Anal-Olecranon Confusion, an Epidemic

Anal-Olecranon Confusion

I wrote recently to the American Psychiatric Association to comment un the inexplicable absence from the D.S.M. - the Diagnostic and Statistical Manual of psychiatric disorders - of anal-olecranon confusion, by no means a rare ailment.  I’ve known of the syndrome from the experience of a friend.  Here’s what I wrote to the A.P.A.:

American Psychiatric Association 

Dear A.P.A.

Around 1972, my young lady friend was consulting a psychiatrist in New York City.  Meg, a Barnard College student, had many issues with her father.  After hearing quite a bit about him, the good doctor told her, “Your father is afflicted with anal-olecranon confusion.”  After Meg’s quizzical look, he added, “That means he doesn’t know his ass from his elbow.” 

Some years later, I earned the M.S. Ed. degree in special education and learned a bit about the D.S.M.   I remembered this indispensable diagnosis and looked it up.  But it doesn’t appear in the D.S.M., and this seems to me a grave omission, given the wide diffusion of A.O.C. as a syndrome, and the severity of its effects on the afflicted and everyone around them.  Much time has passed; I hope you will remedy this for the D.S.M. VI. 

I claim no expertise in these matters, but A.O.C. clearly has multiple etiologies.  Given current conditions in the U.S. and the world at large, it appears to correlate highly with service in elected office and positions of great responsibility, although it is by no means limited to such societal roles.  Young children, with their ingenuous clear-sightedness, are almost never afflicted.  Onset for many is in adolescence, especially among males.  It tends to worsen with maturity, although with some subjects it goes into remission, what lay people call “getting smart”.  Little or no progress has been made in finding effective treatment, although anecdotal evidence suggests that a knock on the side of the head rarely suffices. 

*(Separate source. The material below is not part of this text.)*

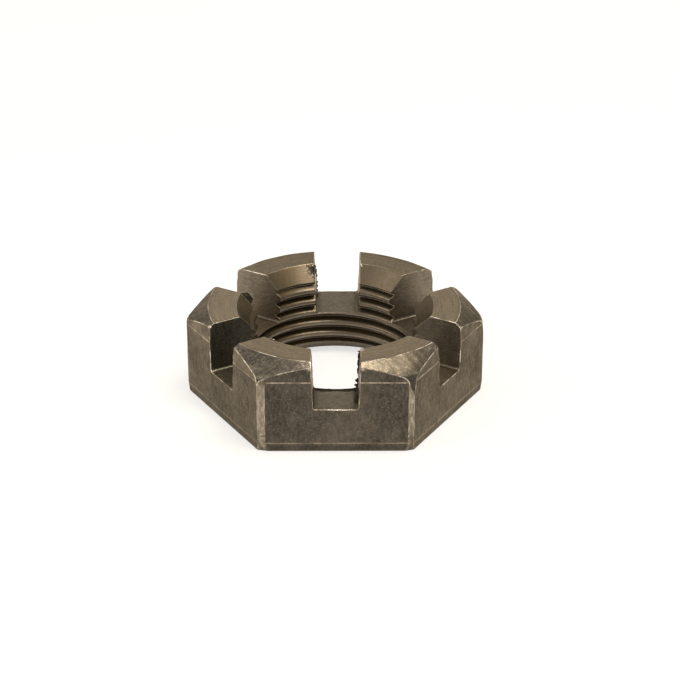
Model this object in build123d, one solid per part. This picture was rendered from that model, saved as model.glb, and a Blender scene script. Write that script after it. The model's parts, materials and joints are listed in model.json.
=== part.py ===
from build123d import *
from math import cos, radians, sin, tan
import os

# Castle nut: a thin (jam height) hexagon nut with six slots milled across its crown for a split pin.
# One solid piece of hot-forged steel, for a bolt of 1 inch diameter with 14 threads to the inch.
# Millimetres. The thread axis is +Z, the origin is the centre of the bearing face on Z = 0,
# and two of the six flats face along Y, each with a slot in its middle.

# Hexagon
ACROSS_FLATS = 38.1  # 1 1/2 inch
HEIGHT = 13.8906  # 35/64 inch
HEXAGON_SIDES = 6
CORNER_RADIUS = 1.45  # rounding of the six upright edges, which the forging die doesn't fill

# Crown: a flat ring on top, a cone that falls outwards from it, and a round shoulder that
# runs the cone down into the upright edges
TOP_FACE_INSET = 0.6  # how far inside the flats the cone starts
CROWN_ANGLE = 35.0  # fall of the cone below horizontal, in degrees
SHOULDER_SHARE = 0.48  # of the cone's length, how much the shoulder takes
SHOULDER_CLEARANCE = 0.05  # how far the shoulder's widest circle lies outside the upright edges

# Flats: upright between two lines, leaning inwards above the upper one and below the lower one
UPPER_LINE_HEIGHT = 11.05
UPPER_LEAN = 4.0  # degrees from upright
LOWER_LINE_HEIGHT = 1.1
LOWER_LEAN = 7.0  # degrees from upright

# Slots, one in the middle of each side, a little wider at the mouth than at the floor
SLOT_FLOOR_HEIGHT = 6.75  # above the bearing face
SLOT_FLOOR_WIDTH = 6.3
SLOT_WALL_LEAN = 2.5  # degrees from upright
SLOT_CORNER_RADIUS = 0.5

# Bore, at the minor diameter of the thread, with a countersink at each end
THREAD_DIAMETER = 25.4  # 1 inch
THREAD_PITCH = 1.8143  # 14 threads to the inch
THREAD_FORM_FACTOR = 1.0825  # of a 60 degree thread: major less minor diameter, in pitches
TOP_COUNTERSINK_DIAMETER = 28.8
BOTTOM_COUNTERSINK_DIAMETER = 27.4
COUNTERSINK_ANGLE = 45.0  # wall to axis, in degrees

CUT_MARGIN = 1.0  # how far each cutting shape stands out of the metal

half_flats = ACROSS_FLATS / 2
bore_radius = (THREAD_DIAMETER - THREAD_FORM_FACTOR * THREAD_PITCH) / 2
half_side_angle = radians(180 / HEXAGON_SIDES)
sharp_corner_reach = half_flats / cos(half_side_angle)
corner_reach = sharp_corner_reach - CORNER_RADIUS * (1 / cos(half_side_angle) - 1)


def hexagon(height):
    """The nut's outline on a level plane, with rounded corners, two of them on the X axis."""
    outline = RegularPolygon(half_flats, HEXAGON_SIDES, major_radius=False)
    return Pos(0, 0, height) * fillet(outline.vertices(), CORNER_RADIUS)


def hexagon_blank():
    """Upright flats, with the leaning bands above the upper line and below the lower one."""
    middle = extrude(hexagon(LOWER_LINE_HEIGHT), UPPER_LINE_HEIGHT - LOWER_LINE_HEIGHT)
    upper = extrude(hexagon(UPPER_LINE_HEIGHT), HEIGHT - UPPER_LINE_HEIGHT, taper=UPPER_LEAN)
    lower = extrude(hexagon(LOWER_LINE_HEIGHT), LOWER_LINE_HEIGHT, dir=(0, 0, -1), taper=LOWER_LEAN)
    return middle + upper + lower


def crown_envelope():
    """The turned form that trims the hexagon: top ring, falling cone and round shoulder."""
    top_radius = half_flats - TOP_FACE_INSET
    shoulder_reach = corner_reach + SHOULDER_CLEARANCE
    cone_length = (shoulder_reach - top_radius) / cos(radians(CROWN_ANGLE))
    cone_foot = HEIGHT - cone_length * sin(radians(CROWN_ANGLE))
    shoulder_radius = SHOULDER_SHARE * cone_length / tan(radians(90 - CROWN_ANGLE) / 2)
    section = Plane.XZ * Polygon(
        (0, -CUT_MARGIN),
        (shoulder_reach, -CUT_MARGIN),
        (shoulder_reach, cone_foot),
        (top_radius, HEIGHT),
        (0, HEIGHT),
        align=None,
    )
    shoulder = section.vertices().sort_by_distance((shoulder_reach, 0, cone_foot))[0]
    return revolve(fillet(shoulder, shoulder_radius), Axis.Z)


def bore():
    """The hole at the thread's minor diameter, opening into a countersink at each end."""
    slope = tan(radians(COUNTERSINK_ANGLE))
    top_radius = TOP_COUNTERSINK_DIAMETER / 2
    bottom_radius = BOTTOM_COUNTERSINK_DIAMETER / 2
    section = Plane.XZ * Polygon(
        (0, -CUT_MARGIN),
        (bottom_radius + CUT_MARGIN * slope, -CUT_MARGIN),
        (bore_radius, (bottom_radius - bore_radius) / slope),
        (bore_radius, HEIGHT - (top_radius - bore_radius) / slope),
        (top_radius + CUT_MARGIN * slope, HEIGHT + CUT_MARGIN),
        (0, HEIGHT + CUT_MARGIN),
        align=None,
    )
    return revolve(section, Axis.Z)


def slot_pair():
    """One cutter right across the nut along Y, which makes two facing slots."""
    depth = HEIGHT - SLOT_FLOOR_HEIGHT + CUT_MARGIN
    half_floor = SLOT_FLOOR_WIDTH / 2
    half_mouth = half_floor + depth * tan(radians(SLOT_WALL_LEAN))
    section = Polygon(
        (-half_floor, 0),
        (half_floor, 0),
        (half_mouth, depth),
        (-half_mouth, depth),
        align=None,
    )
    floor_corners = section.vertices().sort_by(Axis.Y)[:2]
    section = Pos(0, 0, SLOT_FLOOR_HEIGHT) * (Plane.XZ * fillet(floor_corners, SLOT_CORNER_RADIUS))
    return extrude(section, sharp_corner_reach, both=True)


def castle_nut():
    nut = (hexagon_blank() & crown_envelope()) - bore()
    for pair in range(HEXAGON_SIDES // 2):
        nut -= Rot(0, 0, pair * 360 / HEXAGON_SIDES) * slot_pair()
    return nut


nut = castle_nut()
nut.label = "castle_nut"
os.makedirs("parts", exist_ok=True)
export_step(nut, "parts/castle_nut.step")
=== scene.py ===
import json
import math
from types import SimpleNamespace

import bpy
import numpy as np
from mathutils import Matrix, Vector


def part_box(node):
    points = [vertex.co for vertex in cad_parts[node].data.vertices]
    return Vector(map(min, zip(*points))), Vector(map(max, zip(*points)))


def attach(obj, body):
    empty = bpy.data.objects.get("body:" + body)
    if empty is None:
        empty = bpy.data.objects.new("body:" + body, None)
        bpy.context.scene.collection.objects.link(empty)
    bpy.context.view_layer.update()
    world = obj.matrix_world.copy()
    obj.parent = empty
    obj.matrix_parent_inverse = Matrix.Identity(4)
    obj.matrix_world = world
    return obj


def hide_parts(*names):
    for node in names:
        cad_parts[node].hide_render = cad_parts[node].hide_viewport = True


# A dark steel castle nut: the CAD nut's form with its thread, worn edges, burrs and forged skin,
# under soft studio light on a white floor.
# The form is a signed distance field in millimetres, positive outside the metal, which is
# meshed on a grid, thinned out on its flats and settled onto the field's zero surface.

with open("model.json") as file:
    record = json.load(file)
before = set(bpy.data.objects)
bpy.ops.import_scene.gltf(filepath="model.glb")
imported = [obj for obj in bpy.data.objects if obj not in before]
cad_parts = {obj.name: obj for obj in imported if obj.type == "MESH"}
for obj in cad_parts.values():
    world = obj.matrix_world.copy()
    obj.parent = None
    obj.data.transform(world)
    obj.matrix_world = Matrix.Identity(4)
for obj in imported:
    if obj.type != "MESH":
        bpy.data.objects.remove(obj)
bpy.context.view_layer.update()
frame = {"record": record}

MM = 0.001
NODE = "castle_nut"
_, node_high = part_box(NODE)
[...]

It could be that this doctor was the first to identify the syndrome and name it, and in that case he deserves recognition.  As an achievement it is obviously on a par with Freud’s discovery of the unconscious.  I regret that at this remove I can’t remember his name with certainty, but it may have been Dr. Nardi.  I spoke with him by telephone once when he was calling Meg, and he had a European accent - I would say German-Jewish, despite the Italian name.  At the end of the conversation he said to me, “Be well, Allen.”  Even now it moves me to think of it.  He was like a perfect grandpa.  I suppose he is no longer among the living, or he’d be 110 or 120.  (I see that there are a few other Nardis in the profession, perhaps children or grandchildren.)  His warmth surely had curative properties of its own, and I will never forget it. 

Allen Schill 

Torino, Italy,
June 6, 2023

I’ve used this drawing before as the opener to the article about my Turbine Voodoo Missile, elsewhere on this blog.  Usually I don’t care to re-use illustrations, but in this case I could have done much worse.

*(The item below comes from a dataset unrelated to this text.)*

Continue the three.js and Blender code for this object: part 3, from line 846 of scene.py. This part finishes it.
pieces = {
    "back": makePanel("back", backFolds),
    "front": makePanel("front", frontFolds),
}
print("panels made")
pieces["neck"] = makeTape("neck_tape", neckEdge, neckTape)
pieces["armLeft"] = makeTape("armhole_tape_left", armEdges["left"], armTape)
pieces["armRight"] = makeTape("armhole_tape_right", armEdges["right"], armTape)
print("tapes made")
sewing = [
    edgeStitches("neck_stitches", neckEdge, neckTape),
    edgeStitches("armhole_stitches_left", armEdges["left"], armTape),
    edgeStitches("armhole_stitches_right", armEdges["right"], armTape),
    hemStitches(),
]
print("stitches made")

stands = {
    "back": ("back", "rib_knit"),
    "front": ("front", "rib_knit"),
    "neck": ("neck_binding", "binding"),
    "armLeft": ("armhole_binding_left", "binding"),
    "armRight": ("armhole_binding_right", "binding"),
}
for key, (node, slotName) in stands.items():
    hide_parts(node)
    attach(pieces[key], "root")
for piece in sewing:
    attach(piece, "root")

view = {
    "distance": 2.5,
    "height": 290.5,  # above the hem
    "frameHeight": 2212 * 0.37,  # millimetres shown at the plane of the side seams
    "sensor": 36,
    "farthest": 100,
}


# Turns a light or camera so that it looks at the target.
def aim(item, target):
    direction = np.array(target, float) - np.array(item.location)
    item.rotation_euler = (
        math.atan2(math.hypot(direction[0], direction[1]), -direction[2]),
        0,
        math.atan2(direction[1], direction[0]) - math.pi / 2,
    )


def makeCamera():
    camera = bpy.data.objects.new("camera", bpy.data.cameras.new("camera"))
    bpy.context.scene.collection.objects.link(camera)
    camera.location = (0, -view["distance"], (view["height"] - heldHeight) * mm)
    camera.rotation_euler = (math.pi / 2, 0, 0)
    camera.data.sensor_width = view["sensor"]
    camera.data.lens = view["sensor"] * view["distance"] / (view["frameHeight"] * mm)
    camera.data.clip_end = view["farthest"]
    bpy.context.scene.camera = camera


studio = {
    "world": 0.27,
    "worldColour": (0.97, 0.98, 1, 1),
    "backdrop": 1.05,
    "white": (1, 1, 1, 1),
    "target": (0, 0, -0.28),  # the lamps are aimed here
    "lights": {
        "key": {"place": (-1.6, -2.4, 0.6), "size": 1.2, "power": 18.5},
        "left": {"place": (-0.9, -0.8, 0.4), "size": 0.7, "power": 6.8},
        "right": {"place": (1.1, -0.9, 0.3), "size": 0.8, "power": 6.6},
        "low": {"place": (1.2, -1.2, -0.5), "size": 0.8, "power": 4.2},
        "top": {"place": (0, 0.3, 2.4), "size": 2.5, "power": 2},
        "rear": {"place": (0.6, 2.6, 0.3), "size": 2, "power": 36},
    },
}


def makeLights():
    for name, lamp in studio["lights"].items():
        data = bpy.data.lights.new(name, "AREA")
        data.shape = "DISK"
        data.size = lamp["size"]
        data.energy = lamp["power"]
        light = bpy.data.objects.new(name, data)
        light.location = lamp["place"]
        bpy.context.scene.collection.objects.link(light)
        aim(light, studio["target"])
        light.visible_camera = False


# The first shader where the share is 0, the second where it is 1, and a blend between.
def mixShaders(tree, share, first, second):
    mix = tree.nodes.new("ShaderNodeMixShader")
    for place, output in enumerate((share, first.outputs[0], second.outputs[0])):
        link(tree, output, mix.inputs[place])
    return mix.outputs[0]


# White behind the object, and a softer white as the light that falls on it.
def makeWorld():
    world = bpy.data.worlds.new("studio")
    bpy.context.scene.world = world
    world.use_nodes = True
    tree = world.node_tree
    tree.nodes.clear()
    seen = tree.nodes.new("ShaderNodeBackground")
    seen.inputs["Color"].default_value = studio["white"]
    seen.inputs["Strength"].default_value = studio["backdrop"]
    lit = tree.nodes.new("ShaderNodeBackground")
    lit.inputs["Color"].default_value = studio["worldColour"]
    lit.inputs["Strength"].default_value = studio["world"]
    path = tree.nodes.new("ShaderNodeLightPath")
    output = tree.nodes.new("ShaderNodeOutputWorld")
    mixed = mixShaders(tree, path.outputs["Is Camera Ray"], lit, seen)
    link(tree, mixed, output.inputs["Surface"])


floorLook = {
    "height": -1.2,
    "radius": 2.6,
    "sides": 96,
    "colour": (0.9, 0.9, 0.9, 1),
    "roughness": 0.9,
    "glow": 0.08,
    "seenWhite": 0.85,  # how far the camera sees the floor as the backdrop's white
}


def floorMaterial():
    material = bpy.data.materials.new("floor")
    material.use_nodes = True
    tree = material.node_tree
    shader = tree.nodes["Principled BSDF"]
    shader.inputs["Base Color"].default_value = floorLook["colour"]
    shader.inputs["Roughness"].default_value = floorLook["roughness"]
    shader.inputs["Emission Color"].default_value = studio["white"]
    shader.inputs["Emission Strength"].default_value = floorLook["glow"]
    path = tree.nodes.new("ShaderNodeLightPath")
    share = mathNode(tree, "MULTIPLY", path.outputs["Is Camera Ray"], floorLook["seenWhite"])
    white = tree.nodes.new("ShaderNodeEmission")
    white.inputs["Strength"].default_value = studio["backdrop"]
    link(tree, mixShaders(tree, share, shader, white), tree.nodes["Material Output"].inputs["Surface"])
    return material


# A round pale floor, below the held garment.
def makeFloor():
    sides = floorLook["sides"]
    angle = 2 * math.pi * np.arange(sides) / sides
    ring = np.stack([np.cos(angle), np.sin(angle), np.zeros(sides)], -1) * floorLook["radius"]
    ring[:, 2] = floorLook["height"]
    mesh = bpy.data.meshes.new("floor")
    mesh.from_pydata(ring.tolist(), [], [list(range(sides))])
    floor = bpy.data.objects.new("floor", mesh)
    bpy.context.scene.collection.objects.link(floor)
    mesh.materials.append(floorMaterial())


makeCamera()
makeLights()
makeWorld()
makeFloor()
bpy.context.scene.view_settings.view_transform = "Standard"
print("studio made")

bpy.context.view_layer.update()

Another word about the diagnoses defined by the D.S.M.:  some years back, when I still lived in New York and had a few things to work out in therapy, I went for several months to a psychotherapist.  The expense was very modest, 50% of the therapist’s fee covered by the health insurance policy I had as a teacher in N.Y.C. public schools, and so a member of the U.F.T., the United Federation of Teachers.  (I’m a firm believer in labor unions.)  Every week I signed for the session to send to the insurer.  I paid no attention to it, but finally noticed that the therapist had written in, under diagnosis, ”adjustment disorder”.  I laughed.  Of course she had never told me that this was my problem.  To me it was a pointless term, and probably to her as well - you could just as well say that I was “going through some changes” that were giving me trouble.  But I guess they need catch-all term to satisfy the needs of the insurer.

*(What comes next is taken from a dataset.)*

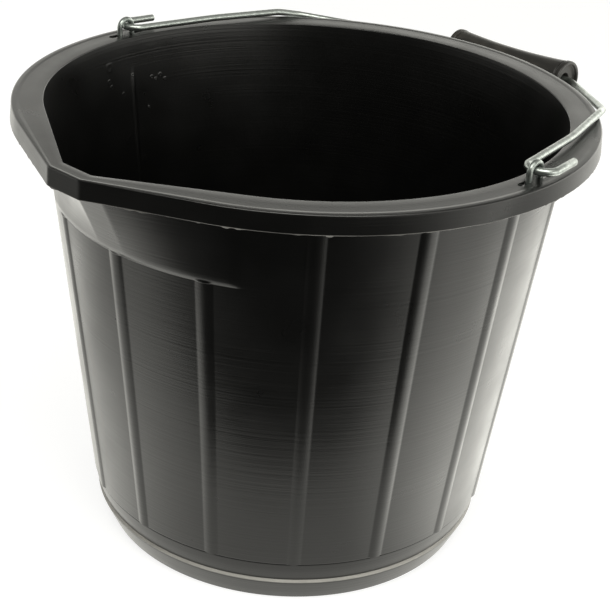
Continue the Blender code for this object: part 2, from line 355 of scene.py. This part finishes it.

P.S. - I recently read a wonderful novel, ”Bewilderment”, by Richard Powers.  It’s about an astrobiologist - who studies faraway planets to speculate on whether life might exist there - and his young son, a boy who is troubled, above all (as is his father), by the sudden death of his mother in a road accident.  She is/was an activist on behalf of wildlife preservation; it seem she swerved to avoid hitting an animal one night and lost control of her car.  She was also an avid birdwatcher.  The boy has trouble at school, and is even prone to violent outbursts.  The doctors and psychologists are urging that he begin taking medication.  The father - narrator of the story - resists putting an eight-year-old on drugs.  In passing, he remarks that the D.S.M., strangely, hypocritically, has no designation for the compulsion to diagnose people.

P.P.S. - The subject of psychiatric disorders reminds me of a film from way back, by Woody Allen, with Alan Alda.  The usual Upper West Side liberal intelligentsia.  But the weirdo of the family was Alda’s son, inexplicably a Buckleyite conservative.  Part of the all-around happy ending was the discovery that the young man’s problem was merely a local vascular problem in his brain - he was successfully treated, and thus transformed into the benign liberal he always was underneath.  (“And then they all had tea”, which is either James Joyce or Beatrix Potter.)